• [What the task requires] Your task is to repeat only the lines from the one with "FreeCAD.Placement(origin, FreeCAD.Rotation(upward, way))" through the one with "obj.matrix_world = world", exactly as they stand, both ends included.

• [Given data]
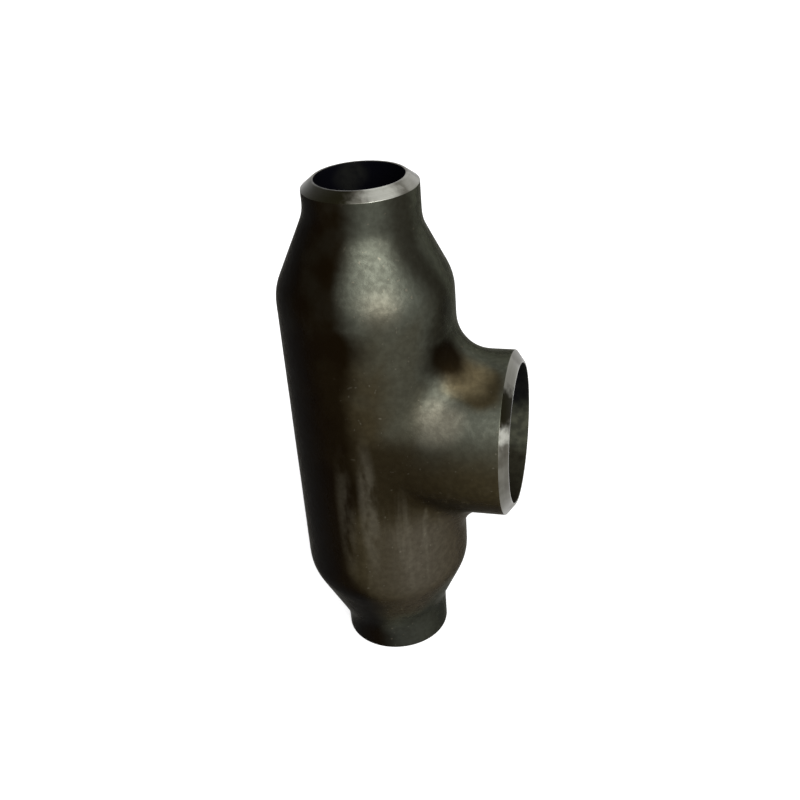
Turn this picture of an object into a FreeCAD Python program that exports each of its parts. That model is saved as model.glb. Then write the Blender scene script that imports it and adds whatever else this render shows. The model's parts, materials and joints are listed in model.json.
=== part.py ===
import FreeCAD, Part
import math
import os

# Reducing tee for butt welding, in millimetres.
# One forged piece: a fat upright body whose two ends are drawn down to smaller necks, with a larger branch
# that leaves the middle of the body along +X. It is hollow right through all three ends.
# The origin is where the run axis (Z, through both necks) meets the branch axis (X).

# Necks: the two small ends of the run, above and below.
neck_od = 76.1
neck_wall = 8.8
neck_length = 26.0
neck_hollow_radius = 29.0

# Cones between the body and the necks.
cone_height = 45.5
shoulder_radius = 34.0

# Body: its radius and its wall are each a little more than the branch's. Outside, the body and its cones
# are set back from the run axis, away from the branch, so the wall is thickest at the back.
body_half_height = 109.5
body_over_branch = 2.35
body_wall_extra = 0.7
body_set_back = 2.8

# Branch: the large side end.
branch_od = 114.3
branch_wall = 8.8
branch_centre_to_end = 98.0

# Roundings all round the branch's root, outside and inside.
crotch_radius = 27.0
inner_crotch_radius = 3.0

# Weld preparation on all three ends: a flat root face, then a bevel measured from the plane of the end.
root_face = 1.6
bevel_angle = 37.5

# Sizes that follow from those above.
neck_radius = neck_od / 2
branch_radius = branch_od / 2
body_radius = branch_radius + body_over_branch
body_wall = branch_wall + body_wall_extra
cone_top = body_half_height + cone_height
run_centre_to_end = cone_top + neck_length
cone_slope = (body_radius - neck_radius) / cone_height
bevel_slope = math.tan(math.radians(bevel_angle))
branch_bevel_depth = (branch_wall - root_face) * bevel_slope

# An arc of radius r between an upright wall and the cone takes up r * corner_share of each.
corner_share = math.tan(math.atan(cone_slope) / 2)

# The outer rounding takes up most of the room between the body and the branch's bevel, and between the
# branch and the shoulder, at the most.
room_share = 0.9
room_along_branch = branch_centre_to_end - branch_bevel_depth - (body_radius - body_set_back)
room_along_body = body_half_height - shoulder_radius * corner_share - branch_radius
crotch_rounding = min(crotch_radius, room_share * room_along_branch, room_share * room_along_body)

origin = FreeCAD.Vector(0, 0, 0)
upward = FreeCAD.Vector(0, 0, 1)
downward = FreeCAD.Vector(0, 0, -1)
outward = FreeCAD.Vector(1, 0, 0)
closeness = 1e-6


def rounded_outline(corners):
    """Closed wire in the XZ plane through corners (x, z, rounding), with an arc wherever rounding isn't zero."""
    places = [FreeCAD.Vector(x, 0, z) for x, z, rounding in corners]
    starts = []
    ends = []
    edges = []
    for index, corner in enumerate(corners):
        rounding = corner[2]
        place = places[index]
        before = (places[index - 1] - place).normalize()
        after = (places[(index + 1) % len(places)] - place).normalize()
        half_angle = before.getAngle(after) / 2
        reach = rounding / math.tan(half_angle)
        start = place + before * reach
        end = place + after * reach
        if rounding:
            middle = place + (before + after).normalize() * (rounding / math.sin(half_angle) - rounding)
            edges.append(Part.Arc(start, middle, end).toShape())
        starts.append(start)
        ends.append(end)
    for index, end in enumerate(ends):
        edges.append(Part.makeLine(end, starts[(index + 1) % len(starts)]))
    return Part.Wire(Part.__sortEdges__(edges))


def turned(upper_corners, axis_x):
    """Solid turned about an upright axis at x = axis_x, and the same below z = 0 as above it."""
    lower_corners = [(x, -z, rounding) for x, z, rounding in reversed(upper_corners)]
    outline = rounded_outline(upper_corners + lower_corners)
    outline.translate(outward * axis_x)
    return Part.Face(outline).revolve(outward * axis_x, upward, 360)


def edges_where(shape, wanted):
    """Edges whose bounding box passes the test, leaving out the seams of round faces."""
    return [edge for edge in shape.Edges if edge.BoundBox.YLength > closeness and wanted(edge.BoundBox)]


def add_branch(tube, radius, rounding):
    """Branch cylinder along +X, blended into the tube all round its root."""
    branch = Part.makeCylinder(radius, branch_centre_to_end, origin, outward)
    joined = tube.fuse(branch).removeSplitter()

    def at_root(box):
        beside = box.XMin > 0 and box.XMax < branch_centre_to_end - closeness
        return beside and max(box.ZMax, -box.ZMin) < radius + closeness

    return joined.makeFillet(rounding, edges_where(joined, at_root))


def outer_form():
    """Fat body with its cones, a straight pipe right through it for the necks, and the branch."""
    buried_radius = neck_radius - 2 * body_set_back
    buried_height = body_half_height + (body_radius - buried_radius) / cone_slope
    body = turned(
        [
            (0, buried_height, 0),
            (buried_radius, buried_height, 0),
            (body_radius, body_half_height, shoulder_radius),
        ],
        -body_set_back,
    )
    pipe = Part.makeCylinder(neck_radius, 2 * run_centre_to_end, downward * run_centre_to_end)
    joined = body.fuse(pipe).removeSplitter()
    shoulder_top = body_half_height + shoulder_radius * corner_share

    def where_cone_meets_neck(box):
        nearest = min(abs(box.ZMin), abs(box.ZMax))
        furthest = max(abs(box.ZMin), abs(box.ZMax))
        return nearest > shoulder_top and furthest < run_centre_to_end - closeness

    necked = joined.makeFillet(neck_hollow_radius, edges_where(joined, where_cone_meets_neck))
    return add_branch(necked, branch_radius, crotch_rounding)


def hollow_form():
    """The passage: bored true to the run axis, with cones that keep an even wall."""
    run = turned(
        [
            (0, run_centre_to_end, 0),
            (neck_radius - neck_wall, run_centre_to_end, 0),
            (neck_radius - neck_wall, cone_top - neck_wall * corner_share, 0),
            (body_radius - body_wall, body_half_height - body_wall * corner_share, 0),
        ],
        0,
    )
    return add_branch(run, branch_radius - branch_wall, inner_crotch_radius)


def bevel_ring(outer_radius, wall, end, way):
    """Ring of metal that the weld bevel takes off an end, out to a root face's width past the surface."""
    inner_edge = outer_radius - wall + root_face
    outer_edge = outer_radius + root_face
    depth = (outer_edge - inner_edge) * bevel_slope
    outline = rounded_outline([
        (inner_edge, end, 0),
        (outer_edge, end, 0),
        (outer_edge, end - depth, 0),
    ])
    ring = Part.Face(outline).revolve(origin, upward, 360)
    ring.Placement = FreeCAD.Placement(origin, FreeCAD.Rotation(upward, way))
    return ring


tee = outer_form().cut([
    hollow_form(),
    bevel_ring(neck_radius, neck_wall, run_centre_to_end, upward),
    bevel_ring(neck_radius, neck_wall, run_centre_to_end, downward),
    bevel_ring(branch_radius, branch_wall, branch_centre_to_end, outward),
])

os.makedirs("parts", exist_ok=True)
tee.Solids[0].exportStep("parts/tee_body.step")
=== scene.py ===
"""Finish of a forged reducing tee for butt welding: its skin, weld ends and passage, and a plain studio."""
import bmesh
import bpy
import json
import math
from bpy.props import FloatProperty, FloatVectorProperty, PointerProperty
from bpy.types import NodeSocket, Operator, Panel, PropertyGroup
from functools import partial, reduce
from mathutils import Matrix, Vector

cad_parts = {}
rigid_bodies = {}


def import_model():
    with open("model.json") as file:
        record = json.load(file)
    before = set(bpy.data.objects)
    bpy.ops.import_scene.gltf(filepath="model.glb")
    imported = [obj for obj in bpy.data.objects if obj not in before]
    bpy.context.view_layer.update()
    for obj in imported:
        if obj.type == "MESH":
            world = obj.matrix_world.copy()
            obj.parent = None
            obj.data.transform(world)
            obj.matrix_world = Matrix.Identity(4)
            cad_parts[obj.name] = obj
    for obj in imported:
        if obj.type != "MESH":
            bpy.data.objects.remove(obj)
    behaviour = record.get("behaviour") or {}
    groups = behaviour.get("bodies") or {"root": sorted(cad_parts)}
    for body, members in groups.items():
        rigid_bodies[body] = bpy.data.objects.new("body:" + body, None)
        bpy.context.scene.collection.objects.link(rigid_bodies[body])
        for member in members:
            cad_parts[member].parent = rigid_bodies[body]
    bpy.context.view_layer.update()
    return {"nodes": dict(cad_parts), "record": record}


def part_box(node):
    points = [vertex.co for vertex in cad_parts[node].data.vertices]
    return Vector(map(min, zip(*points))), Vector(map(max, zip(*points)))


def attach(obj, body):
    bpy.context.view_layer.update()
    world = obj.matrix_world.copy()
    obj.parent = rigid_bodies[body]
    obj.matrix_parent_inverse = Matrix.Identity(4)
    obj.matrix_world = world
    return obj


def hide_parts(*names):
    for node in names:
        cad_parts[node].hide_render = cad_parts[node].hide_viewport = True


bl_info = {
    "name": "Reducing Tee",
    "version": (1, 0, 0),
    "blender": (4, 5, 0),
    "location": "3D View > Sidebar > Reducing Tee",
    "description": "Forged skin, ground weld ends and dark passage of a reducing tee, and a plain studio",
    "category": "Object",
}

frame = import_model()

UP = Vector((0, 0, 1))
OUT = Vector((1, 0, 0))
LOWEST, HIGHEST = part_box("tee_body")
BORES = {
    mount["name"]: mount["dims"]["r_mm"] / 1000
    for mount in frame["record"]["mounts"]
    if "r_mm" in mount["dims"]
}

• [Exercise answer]
    ring.Placement = FreeCAD.Placement(origin, FreeCAD.Rotation(upward, way))
    return ring


tee = outer_form().cut([
    hollow_form(),
    bevel_ring(neck_radius, neck_wall, run_centre_to_end, upward),
    bevel_ring(neck_radius, neck_wall, run_centre_to_end, downward),
    bevel_ring(branch_radius, branch_wall, branch_centre_to_end, outward),
])

os.makedirs("parts", exist_ok=True)
tee.Solids[0].exportStep("parts/tee_body.step")
=== scene.py ===
"""Finish of a forged reducing tee for butt welding: its skin, weld ends and passage, and a plain studio."""
import bmesh
import bpy
import json
import math
from bpy.props import FloatProperty, FloatVectorProperty, PointerProperty
from bpy.types import NodeSocket, Operator, Panel, PropertyGroup
from functools import partial, reduce
from mathutils import Matrix, Vector

cad_parts = {}
rigid_bodies = {}


def import_model():
    with open("model.json") as file:
        record = json.load(file)
    before = set(bpy.data.objects)
    bpy.ops.import_scene.gltf(filepath="model.glb")
    imported = [obj for obj in bpy.data.objects if obj not in before]
    bpy.context.view_layer.update()
    for obj in imported:
        if obj.type == "MESH":
            world = obj.matrix_world.copy()
            obj.parent = None
            obj.data.transform(world)
            obj.matrix_world = Matrix.Identity(4)
            cad_parts[obj.name] = obj
    for obj in imported:
        if obj.type != "MESH":
            bpy.data.objects.remove(obj)
    behaviour = record.get("behaviour") or {}
    groups = behaviour.get("bodies") or {"root": sorted(cad_parts)}
    for body, members in groups.items():
        rigid_bodies[body] = bpy.data.objects.new("body:" + body, None)
        bpy.context.scene.collection.objects.link(rigid_bodies[body])
        for member in members:
            cad_parts[member].parent = rigid_bodies[body]
    bpy.context.view_layer.update()
    return {"nodes": dict(cad_parts), "record": record}


def part_box(node):
    points = [vertex.co for vertex in cad_parts[node].data.vertices]
    return Vector(map(min, zip(*points))), Vector(map(max, zip(*points)))


def attach(obj, body):
    bpy.context.view_layer.update()
    world = obj.matrix_world.copy()
    obj.parent = rigid_bodies[body]
    obj.matrix_parent_inverse = Matrix.Identity(4)
    obj.matrix_world = world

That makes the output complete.